07 Kasım 2020 22:30

Suç kimde?

Arama kurtarma çalışmaları yapan görevliler

Fotoğraf: Halil Fidan/AA

PAZAR
Paylaş

KİMSESİZ

Kimse kimseyi görmüyor, kimsenin kimseden haberi yok. Hücre hapsindeyiz hepimiz. Kapalı kapılar ardında. Kimsesiz.

ATEŞ YAĞMURU

Ateş, ısınmak içindi eskiden. Kış günleri sobalarla ısındığımız odalarda. Demiri çeliğe çeviren fabrikalarda. Çağ atladık şimdi. Yaz, kış demeden, gökten ateş yağıyor/yağdırılıyor. Yakıp yıkan bir ateş yağmuru.

SUÇ KİMDE?

Yer sarsılıyorsa, güneş yıkıntıların üstüne doğuyorsa suç kimin? Doğanın mı, doğayı ağacından suyuna dağını taşını altüst edenlerin mi? Güneşin altın sarısına boyadığı dünya yerine, altından, güneşsiz bir dünya yaratmak isteyenlerin.

KURALSIZ FİİLLER

Kuralsız fiillerin başında var olmak gelir. Şöyle çekilmektedir: “Ben varım, sen varsın o var; biz yokuz, siz yoksunuz, onlar yok.”

ISSIZLIK

Kör hata çekilmiş bütün trenler. Bomboş istasyonların kıyısında. Raylarda vınıltısı sürüyor yalnız bulutlara karışan düdük seslerinin.

GÜNEŞSİZ

Bir başınayız şimdi. Evsiz barksız. Yıkıntılar ortasında. Gölgelerin kararttığı karanlıkta.

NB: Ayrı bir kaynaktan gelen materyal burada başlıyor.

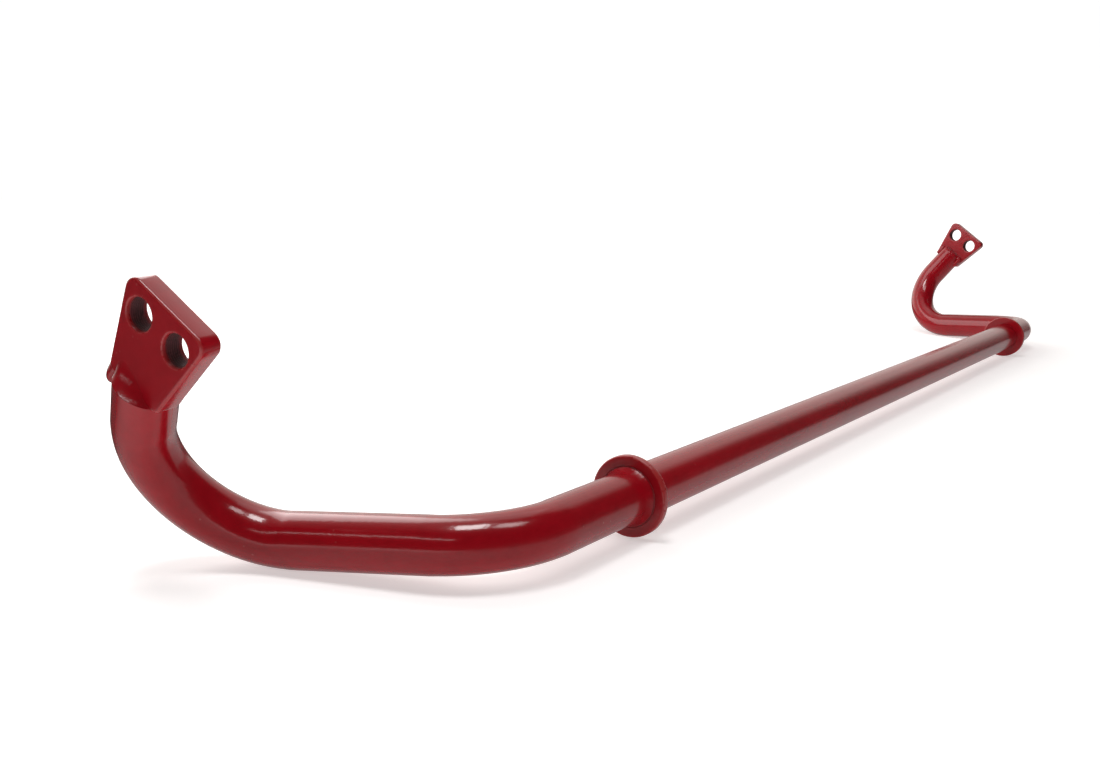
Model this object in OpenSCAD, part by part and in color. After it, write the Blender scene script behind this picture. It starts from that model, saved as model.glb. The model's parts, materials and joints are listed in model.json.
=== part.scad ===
// Sway bar: one round bar bent to a U, two stop collars welded to its straight run,
// and a drilled end plate let into each arm's end.
// Millimetres, +Z up. X runs along the straight run and the arms reach towards +Y.
// The part lies on the plane z = 0, on the rims of its collars and on its outer bends.
// "left" is the -X side and "right" is the +X side.

/* [Bar] */
// Diameter of the round bar
bar_d = 24; // [16:0.5:32]
// Length of the straight run between the two shoulder bends
straight_l = 820; // [500:10:1100]
// Radius of every bend, measured to the bar's centre line
bend_r = 45; // [36:1:70]
// Amount that the bar's surface draws in along each bend
bend_neck = 0.1; // [0.05:0.05:0.4]
// Angle that each shoulder bend turns the bar forward
shoulder_turn = 72; // [60:1:85]
// Straight length of each arm, between its two bends
arm_l = 57; // [30:1:150]
// Angle that each wrist bend turns the arm up and back
wrist_turn = 120; // [90:1:130]
// Angle that the plane of the wrist bend leans back over the arm
wrist_lean = 33; // [0:1:40]
// Straight length from the wrist bend to the bar's cut end
tip_l = 29; // [22:1:60]

/* [Stop collars] */
// Height that the collar's rim stands above the bar
collar_lip = 6.75; // [4:0.25:12]
// Thickness of the collar's flange
collar_t = 4; // [2.5:0.5:8]
// Distance from the collar's outboard face to the start of the shoulder bend
collar_inset = 56; // [10:1:120]
// Height of the fillet weld against the collar's outboard face
collar_weld_leg = 2.4; // [1.5:0.1:3.5]
// Length of the same weld along the bar
collar_weld_run = 6; // [2:0.5:9]
// Depth of the shallow seat that locates the collar on the bar
seat_cut = 0.25; // [0.2:0.05:0.4]

/* [End plates] */
// Thickness of the end plate
plate_t = 9.5; // [6:0.5:12]
// Diameter of each link hole
hole_d = 12.5; // [8.5:0.5:14]
// Distance between the two link holes, centre to centre
hole_spacing = 20; // [18:0.5:32]
// Distance from a hole's centre to the plate's top edge
hole_to_top = 11; // [9:0.5:18]
// Distance from a hole's centre to the plate's top corner, across the plate
hole_to_side = 11.75; // [9:0.25:18]
// Distance from the bar's cut end up to the row of holes
hole_rise = 17; // [13:0.5:30]
// Angle that each plate turns from square to the bar, to face a little to the back
plate_toe = 7; // [-12:1:12]
// Depth that the plate is let into the bar's end
let_in = 11; // [7:0.5:18]
// Distance that the plate's foot stands past the bar on each side
foot_step = 1.75; // [0.5:0.25:4]
// Corner radius at the plate's top
top_corner_r = 5; // [2:0.5:8]
// Corner radius at the plate's foot
foot_corner_r = 3.5; // [1:0.5:5]
// Radius of the bead round the bar's cut end, on the plate's inboard face
inner_bead_r = 3; // [1.5:0.25:4]
// Radius of the bead along the plate's foot, on its outboard face
outer_bead_r = 4.5; // [2:0.25:6]

/* [Hidden] */

$fn = 96;
corner_steps = 8;     // straight pieces in each rounded corner
twist_gap = 0.6;      // between the bar's halves, where its elastic twist is drawn as a hinge
fit_gap = 0.1;        // between the plate and the step it sits in
collar_clearance = 0.05;
tuck = 1;             // how far a straight stretch runs on into a bend
rim_chamfer = 0.5;
past = 1;             // how far a cutter runs past what it cuts

paint = "firebrick";
edge_paint = "darkred";

collar_od = bar_d + 2 * collar_lip;
seat_d = bar_d - 2 * seat_cut;
bend_d = bar_d - 2 * bend_neck;
collar_x = straight_l / 2 - collar_inset - collar_t;   // inboard face of the collar

// Directions of the arm and of the wrist bend, and the place where the wrist bend starts,
// before the arms droop to the ground.
arm_dir = [cos(shoulder_turn), sin(shoulder_turn), 0];
wrist_dir = [sin(wrist_lean) * sin(shoulder_turn), -sin(wrist_lean) * cos(shoulder_turn), cos(wrist_lean)];
wrist_start = [straight_l / 2, 0, 0] + bend_r * [sin(shoulder_turn), 1 - cos(shoulder_turn), 0] + arm_l * arm_dir;
wrist_end = wrist_start + bend_r * (sin(wrist_turn) * arm_dir + (1 - cos(wrist_turn)) * wrist_dir);
tip_dir = cos(wrist_turn) * arm_dir + sin(wrist_turn) * wrist_dir;
bar_end = wrist_end + tip_l * tip_dir;

// Upward and forward parts of a direction once the arms have drooped by an angle.
function rise(v, droop) = v.z * cos(droop) - v.y * sin(droop);
function reach(v, droop) = v.y * cos(droop) + v.z * sin(droop);

// Lowest height of the wrist bend's surface, and its furthest reach: on a circle through
// wrist_start, both lie where the bend runs level with the direction that is measured.
function lowest(droop) = rise(wrist_start, droop) - bend_d / 2
    + bend_r * (rise(wrist_dir, droop) - norm([rise(arm_dir, droop), rise(wrist_dir, droop)]));
function furthest(droop) = reach(wrist_start, droop) + bend_d / 2
    + bend_r * (reach(wrist_dir, droop) + norm([reach(arm_dir, droop), reach(wrist_dir, droop)]));

// The droop that brings the wrist bends down to the level of the collars' rims, by halving.
function droop_between(low, high, steps) = let (middle = (low + high) / 2)
    steps == 0 ? middle
    : lowest(middle) > -collar_od / 2 ? droop_between(middle, high, steps - 1)
    : droop_between(low, middle, steps - 1);
arm_droop = droop_between(0, 30, 40);

// The bar's axis sits so that the whole part is centred on the origin, front to back.
axis_y = (collar_od / 2 - furthest(arm_droop)) / 2;
axis_z = collar_od / 2;

// The plate leans with the bar's end, and its mid-plane meets the bar's axis halfway down
// the let-in stretch.
plate_lean = atan2(-tip_dir.y, tip_dir.z);
plate_x = bar_end.x - tip_dir.x * let_in / 2;
foot_w = bar_d + 2 * foot_step;
top_w = hole_spacing + 2 * hole_to_side;
top_h = hole_rise + hole_to_top;
inner_face = -plate_t / 2;
outer_face = plate_t / 2;

// Points of one rounded corner: the arc of radius r that touches both sides at b.
function corner(a, b, c, r) = let (
        u = (a - b) / norm(a - b), v = (c - b) / norm(c - b),
        half = acos(u * v) / 2,
        middle = b + (u + v) / norm(u + v) * r / sin(half),
        first = b + u * r / tan(half) - middle,
        last = b + v * r / tan(half) - middle,
        turn = 180 - 2 * half)
    [for (i = [0 : corner_steps])
        middle + (first * sin(turn * (1 - i / corner_steps)) + last * sin(turn * i / corner_steps)) / sin(turn)];

// A closed outline with each corner rounded by its own radius.
function rounded(points, radii) = let (n = len(points))
    [for (i = [0 : n - 1]) each corner(points[(i + n - 1) % n], points[i], points[(i + 1) % n], radii[i])];

// Puts a side's shape on the ground. side is -1 for left and 1 for right.
module place(side) {
    mirror([side < 0 ? 1 : 0, 0, 0])
        translate([0, axis_y, axis_z]) rotate([-arm_droop, 0, 0]) children();
}

// The plate's own frame: X is across its thickness, Z runs up it from the bar's cut end.
module plate_frame() {
    translate([plate_x, bar_end.y, bar_end.z]) rotate([plate_lean, 0, 0])
        rotate([0, 0, -plate_toe]) children();
}

// A straight stretch of bar along +X.
module rod(from, to, d = bar_d) {
    translate([from, 0, 0]) rotate([0, 90, 0]) cylinder(d = d, h = to - from);
}

// A bend that starts at the origin along +X and turns towards +Y, and what follows it.
module bend(turn) {
    translate([0, bend_r, 0]) rotate([0, 0, -90])
        rotate_extrude(angle = turn) translate([bend_r, 0]) circle(d = bend_d);
    translate([bend_r * sin(turn), bend_r * (1 - cos(turn)), 0]) rotate([0, 0, turn]) children();
}

// One half of the bar, before its end is cut for the plate.
module bar_blank() {
    rod(twist_gap / 2, straight_l / 2, seat_d);
    rod(twist_gap / 2, collar_x);
    rod(collar_x + collar_t, straight_l / 2 + tuck);
    translate([straight_l / 2, 0, 0]) bend(shoulder_turn) union() {
        rod(-tuck, arm_l + tuck);
        translate([arm_l, 0, 0]) rotate([90 + wrist_lean, 0, 0]) bend(wrist_turn) rod(-tuck, tip_l);
    }
}

// The outboard half of the bar's end is cut away, down to the plate's foot.
module bar_half() {
    cut = 2 * bar_d;
    color(paint) difference() {
        bar_blank();
        plate_frame() translate([inner_face - fit_gap, -cut / 2, -let_in - fit_gap]) cube([cut, cut, cut]);
    }
}

module collar() {
    color(paint) translate([collar_x, 0, 0]) rotate([0, 90, 0]) rotate_extrude()
        polygon([
            [seat_d / 2 + collar_clearance, 0],
            [collar_od / 2 - rim_chamfer, 0],
            [collar_od / 2, rim_chamfer],
            [collar_od / 2, collar_t - rim_chamfer],
            [collar_od / 2 - rim_chamfer, collar_t],
            [seat_d / 2 + collar_clearance, collar_t]]);
}

module collar_weld() {
    color(edge_paint) translate([collar_x + collar_t, 0, 0]) rotate([0, 90, 0]) rotate_extrude()
        translate([bar_d / 2, 0]) polygon([[0, 0], [collar_weld_leg, 0], [0, collar_weld_run]]);
}

// The trapezium plate: across it is X here, and up it is Y.
module plate_outline() {
    polygon(rounded(
        [[-foot_w / 2, -let_in], [foot_w / 2, -let_in], [top_w / 2, top_h], [-top_w / 2, top_h]],
        [foot_corner_r, foot_corner_r, top_corner_r, top_corner_r]));
}

module plate_blank() {
    translate([inner_face, 0, 0]) rotate([90, 0, 90]) linear_extrude(plate_t) plate_outline();
}

module end_plate() {
    color(paint) plate_frame() difference() {
        plate_blank();
        for (s = [-1, 1])
            translate([inner_face - past, s * hole_spacing / 2, hole_rise]) rotate([0, 90, 0])
                cylinder(d = hole_d, h = plate_t + 2 * past);
    }
}

// A bead with round ends, along Y or Z, centred on its own middle.
module bead(r, l, along_z = false) {
    rotate([along_z ? 0 : 90, 0, 0]) {
        cylinder(r = r, h = l, center = true);
        for (s = [-1, 1]) translate([0, 0, s * l / 2]) sphere(r = r);
    }
}

// Half the width of the bar where the plate's inboard face cuts it.
cheek_half = sqrt(pow(bar_d / 2, 2) - pow(inner_face, 2));

// The weld on the inboard face: one bead across the bar's cut end and one down each side.
module plate_weld_inner() {
    color(edge_paint) difference() {
        plate_frame() translate([inner_face, 0, 0]) {
            bead(inner_bead_r, 2 * cheek_half);
            for (s = [-1, 1])
                translate([0, s * cheek_half, -let_in / 2]) bead(inner_bead_r * 0.7, let_in * 0.8, true);
        }
        bar_blank();
        plate_frame() plate_blank();
    }
}

// The weld on the outboard face: a bead in the step at the plate's foot.
module plate_weld_outer() {
    color(edge_paint) difference() {
        plate_frame() translate([outer_face, 0, -let_in]) bead(outer_bead_r, 2 * (cheek_half - outer_bead_r));
        bar_half();
        plate_frame() plate_blank();
    }
}

place(-1) bar_half();  // bar_left
place(1) bar_half();  // bar_right
place(-1) collar();  // collar_left
place(1) collar();  // collar_right
place(-1) collar_weld();  // collar_weld_left
place(1) collar_weld();  // collar_weld_right
place(-1) end_plate();  // end_plate_left
place(1) end_plate();  // end_plate_right
place(-1) plate_weld_inner();  // plate_weld_inner_left
place(1) plate_weld_inner();  // plate_weld_inner_right
place(-1) plate_weld_outer();  // plate_weld_outer_left
place(1) plate_weld_outer();  // plate_weld_outer_right
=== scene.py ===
import json
import math

import bpy
import numpy as np
from mathutils import Matrix, geometry


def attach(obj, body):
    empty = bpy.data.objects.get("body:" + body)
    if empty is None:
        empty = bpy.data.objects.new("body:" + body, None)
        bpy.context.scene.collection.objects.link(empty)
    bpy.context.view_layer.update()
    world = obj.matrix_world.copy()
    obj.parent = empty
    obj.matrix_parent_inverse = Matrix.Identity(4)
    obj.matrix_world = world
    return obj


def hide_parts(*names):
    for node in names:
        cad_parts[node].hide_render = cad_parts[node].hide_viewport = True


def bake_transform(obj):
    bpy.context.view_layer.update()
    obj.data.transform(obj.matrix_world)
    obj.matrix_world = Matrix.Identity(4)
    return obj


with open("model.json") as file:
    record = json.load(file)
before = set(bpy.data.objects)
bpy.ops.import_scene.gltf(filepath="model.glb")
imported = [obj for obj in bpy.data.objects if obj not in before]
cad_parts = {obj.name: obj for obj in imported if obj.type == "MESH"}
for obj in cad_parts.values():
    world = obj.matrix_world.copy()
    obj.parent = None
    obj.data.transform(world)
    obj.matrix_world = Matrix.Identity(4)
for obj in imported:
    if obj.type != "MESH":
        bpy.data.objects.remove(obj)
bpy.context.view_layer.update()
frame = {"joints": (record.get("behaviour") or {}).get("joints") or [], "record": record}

# A sway bar: a round bar bent to a U, two stop collars and two drilled end plates, all in
# gloss red powder coat. Metres, Z up, X along the straight run; the arms reach towards +Y.
# Each piece is worked out for the right side and mirrored for the left one, and the two sides
# differ only in their unevenness and in their drops of weld metal.
bar = {
    "radius": 0.01196,       # a hair under its solid's, so that the skin stays inside it
    "straight": 0.82,        # between the two shoulder bends
    "bendRadius": 0.045,
    "shoulderTurn": 72,      # degrees, forward
    "arm": 0.057,            # straight part of each arm
    "wristTurn": 120,        # degrees, up and back
    "wristLean": 33,         # degrees that the wrist bend leans back over the arm
    "tip": 0.029,            # straight part up to the cut end
    "neck": 0.0001,          # the bar draws in this much along a bend
    "flat": 0.0006,          # and this much more on the inside of a bend
    "easeIn": 0.012,         # length over which a bend's shape comes in
    "lapStep": 0.00012,      # height of the step at the foot of the lap
    "columns": 120,
    "runStep": 0.004,        # between rings on the straight run
    "bendStep": 0.0011,      # between rings everywhere else
}
plate = {
    "thick": 0.0095,
    "letIn": 0.011,          # the plate's foot sits this far below the bar's cut end
    "top": 0.028,            # and its top edge this far above it
    "footHalf": 0.01375,
    "topHalf": 0.02175,
    "footCorner": 0.0035,
    "topCorner": 0.005,
    "holeRadius": 0.00625,
    "holeHalf": 0.01,        # half the distance between the holes
    "holeRise": 0.017,
    "toe": 7,                # degrees that the plate turns about its own height, to face the back
    "edge": 0.0011,          # rounding of the cut edge under the paint
    "margin": 0.0006,        # flat strip next to a rounded edge
    "lip": 0.0007,           # rounding at a hole's mouth
    "mistReach": 0.0011,     # of the paint into a hole, from either mouth
    "boreSides": 72,
    "cornerPoints": 10,
    "sideStep": 0.002,       # between the points of a straight side
    "waveHigh": 0.00003,     # waviness of the faces
    "waveScale": 260,
}
hair = 0.00005               # a clearance or an overlap too small to see


def unit(v):
    return v / np.linalg.norm(v)


def smooth(t):
    # smoothstep of t held between 0 and 1
    t = np.clip(t, 0, 1)
    return t * t * (3 - 2 * t)


def ripple(a, b, c, seed):
    # uneven surface between -1 and 1: five sines in changing directions over three coordinates
    total = 0
    for i in range(5):
        turn = seed * 1.7 + i * 2.399
        wave = a * math.cos(turn) + b * math.sin(turn) + c * math.cos(turn * 1.6 + 0.5)
        total = total + np.sin(wave * (1 + 0.37 * i) + seed * 3.1 + i * 1.3)
    return total / 5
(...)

Güneşsiz.

YENİDEN EL ELE

Bir el arıyoruz hepimiz. Yıkıntıların arasından. Gökyüzü parlaklığında. Güneşin sıcaklığında. El ele tutuşabilmek için yeniden.

TAŞ ORMANI

Beton direkler fışkırıyor. Ağaç yerine. Taşlaştırarak betonlaştırdığı ormanı. Rüzgarsız. Yalnızca antenlerin sallandığı. Üst üste yığılan taştan gölgelerin karanlığında. Topraksız.

GİDİŞ DÖNÜŞ

Güneşli bir günde gökyüzünde ardından dumandan izler bırakan uçakları seyretmek ne güzeldir. Mavilikler içinde. Jet gümbürtüleriyle dönmeyecek olsalar. Kara kargalar gibi. Karartarak gökyüzünü.

MASKELERİMİZ

Bir maske. Bildiğin patiskadan. Yüzü solduran beyazlıkta. Yalnız gözlerin gülüp ağlayabildiği. Hıçkırmadan. Soluk alıp verebildiğimiz. Gıkımız çıkmadan.